B ) The phrase does not even necessarily have to refer to Scripture, although this appears to be the majority opinion of scholars (with which I agree);

C ) If what is written refers to Scripture, it certainly points to the Old Testament alone (obviously not the Protestant “rule of faith”). Thus, this verse proves too much and too little simultaneously.

In A Biblical Defense of Catholicism (p. 17), I wrote:

The clause emphasized above, which is used as a proof for sola Scriptura, is thought to be difficult in the Greek, so much so that one Protestant translator, James Moffatt, considered it beyond recovery and refused to translate it! Yet the meaning seems fairly clear when the whole context is taken into consideration (at the very least verses 3-6). This basic principle of biblical interpretation (context) is often neglected, even by good scholars, presumably due to presuppositional bias. For example, the great Evangelical theologian G. C. Berkouwer, who writes many insightful and edifying things about Scripture, falls prey to this tendency repeatedly, in using this portion of a verse to imply the notion of sola Scriptura, in his magnum opus on Scripture.

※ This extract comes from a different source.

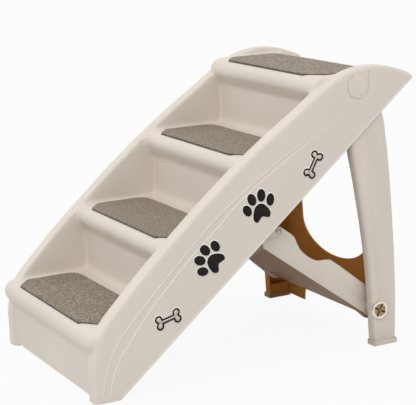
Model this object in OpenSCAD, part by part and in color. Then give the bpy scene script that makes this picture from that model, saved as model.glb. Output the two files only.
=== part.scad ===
// Folding pet stairs: a moulded flight of four carpeted steps between two side
// rails, held up at the back by a leg frame and a hooked brace that fold away.
// X runs across the stairs, Y from the lowest step to the platform, Z up.

/* [Stairs] */
// Width over the two side rails
overall_w = 395; // [388:1:402]
// Height from one tread to the next
step_rise = 123.5; // [121:0.5:126]
// Depth from one riser to the next
step_run = 147; // [144:0.5:150]
// Thickness of the moulded wall
wall = 3; // [2.6:0.1:3.2]
// Width of one hollow side rail
rail_w = 27; // [26.6:0.1:28]
// Radius of the rounded nose of a step
nose_r = 19.5; // [17:0.5:21]
// How far a nose stands proud of its riser
nose_reach = 15.5; // [12:0.5:17]
// Radius of the hollow corner where a tread meets a riser
corner_r = 12; // [9:0.5:14]

/* [Tread pads] */
// Thickness of a carpet pad
pad_t = 4; // [3:0.5:5]
// Bare strip of tread between a pad and the wall on either side
pad_margin = 8; // [6:0.5:20]
// Depth of a pad, front to back
pad_d = 124; // [116:1:126]
// Depth of the recess that a pad is glued into
pad_recess = 2; // [1:0.25:2.4]
// Length of the cut at each front corner, across the stairs
pad_cut_w = 32; // [20:1:40]
// Length of the cut at each front corner, along the stairs
pad_cut_d = 26; // [16:1:34]

/* [Leg frame] */
// Gap between a leg and the rail wall on either side of it
leg_gap = 1; // [0.7:0.1:1.3]
// Radius of the round top of a leg
leg_top_r = 24.5; // [22:0.5:25]
// Thickness of the leg frame's wall
leg_wall = 3; // [2.4:0.1:3.4]
// Width of the back panel on either side of its window
window_margin = 62; // [55:0.5:85]
// Width of the back panel on either side of the arch between the feet
arch_margin = 62.5; // [55:0.5:80]
// Height of the arch between the two feet
arch_h = 36; // [24:1:44]
// Height of a rubber foot cap
foot_cap_h = 9; // [8:0.5:14]
// Thickness of the rubber of a foot cap
foot_cap_t = 2; // [1.4:0.1:2.6]

/* [Brace] */
// Gap between a leg and the side flange of the brace beside it
brace_gap = 9.5; // [8:0.5:12]
// Angle of the brace above the floor
brace_slope = 36.17; // [35.8:0.1:36.6]
// Depth of a side flange below the pin
brace_below = 16.5; // [15:0.5:17]
// Depth of a side flange above the pin
brace_above = 30.5; // [26:0.5:31]
// Length from the pin to the front corner
brace_len = 267; // [262:0.5:268]
// Depth of the hand hold in the top edge of a flange
notch_d = 17; // [10:0.5:20]
// Radius of the latch rod
rod_r = 3.5; // [3:0.1:4]

/* [Pivots] */
// Radius of a pivot pin's shank
pin_r = 7; // [6:0.25:8]
// Radius of the flush cap on an upper pivot pin
pivot_cap_r = 21.5; // [18:0.5:23]
// Radius of the head on a brace pin
brace_pin_head_r = 16; // [14:0.5:17]
// Running clearance round a pin
running_gap = 0.08; // [0.04:0.01:0.1]

/* [Trim] */
// Width of a paw print over its toes
paw_size = 63; // [52:1:66]
// Length of a bone print
bone_len = 47.5; // [40:0.5:52]
// White border round a print
sticker_border = 2.4; // [2.2:0.1:3]
// Thickness of a sticker
sticker_t = 0.4; // [0.2:0.1:0.6]
// Depth of the styling crease in a rail's outer face
crease_d = 0.8; // [0.4:0.1:1.2]

/* [Hidden] */
$fn = 64;
step_count = 4;
overrun = 1;
touch_gap = 0.3;
seat_gap = 0.05;
half_w = overall_w / 2;
inner_half_w = half_w - rail_w;
pad_half_w = inner_half_w - pad_margin;
climb_y = step_count * step_run;
climb_z = step_count * step_rise;

// Outline of a side rail, front foot first, as shares of the whole climb
rail_shares = [
    [0, 0.002], [0, 0.07], [0, 0.138], [0.013, 0.2], [0.037, 0.262], [0.105, 0.346],
    [0.174, 0.427], [0.262, 0.52], [0.366, 0.627], [0.468, 0.724], [0.572, 0.814],
    [0.667, 0.889], [0.745, 0.953], [0.818, 1.001], [0.87, 1.021], [0.925, 1.028], [0.986, 1.02],
    [1.04, 1.0], [1.069, 0.985]
];
rail_foot_share = 0.0777;
rail_tip_shares = [1.076, 0.975];
rail_low_share = 0.002;
// The two lines of the styling crease, front foot first
crease_out_shares = [
    [0.024, 0.03], [0.034, 0.085], [0.058, 0.163], [0.085, 0.213], [0.113, 0.248], [0.17, 0.319],
    [0.274, 0.438], [0.389, 0.561], [0.472, 0.634], [0.604, 0.735], [0.723, 0.806], [0.8, 0.86]
];
crease_in_shares = [
    [0.046, 0.03], [0.061, 0.094], [0.084, 0.151], [0.11, 0.189], [0.142, 0.238], [0.192, 0.307],
    [0.306, 0.441], [0.404, 0.54], [0.47, 0.61], [0.604, 0.717], [0.723, 0.797], [0.8, 0.855]
];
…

One simply has to read the phrase following the “proof text” to see what it is to which St. Paul is referring. . . .

Scott Hahn, in his Ignatius Catholic Study Bible, comments as follows:

Paul cautions believers to stay within the limits of personal humility defined by the Scriptures. He is referring specifically to the string of OT warnings about boasting quoted earlier in the letter (1:19, 31; 3:19-20). Paul’s purpose here is to halt the damaging effects of arrogance in Corinth, as indicated by the clarification that follows. Interpretations of this verse that suggest Paul is restricting the basis for Christians doctrine and morals to what is explicitly set forth in the books of the Bible (sola Scriptura) are misleading and untenable. Nothing in the context points to such a broad concern, and in any case Paul insists elsewhere that even the inspired preaching of the apostles is on a par with the written word of God (1 Thess 2:13; 2 Thess 2:15; 3:6).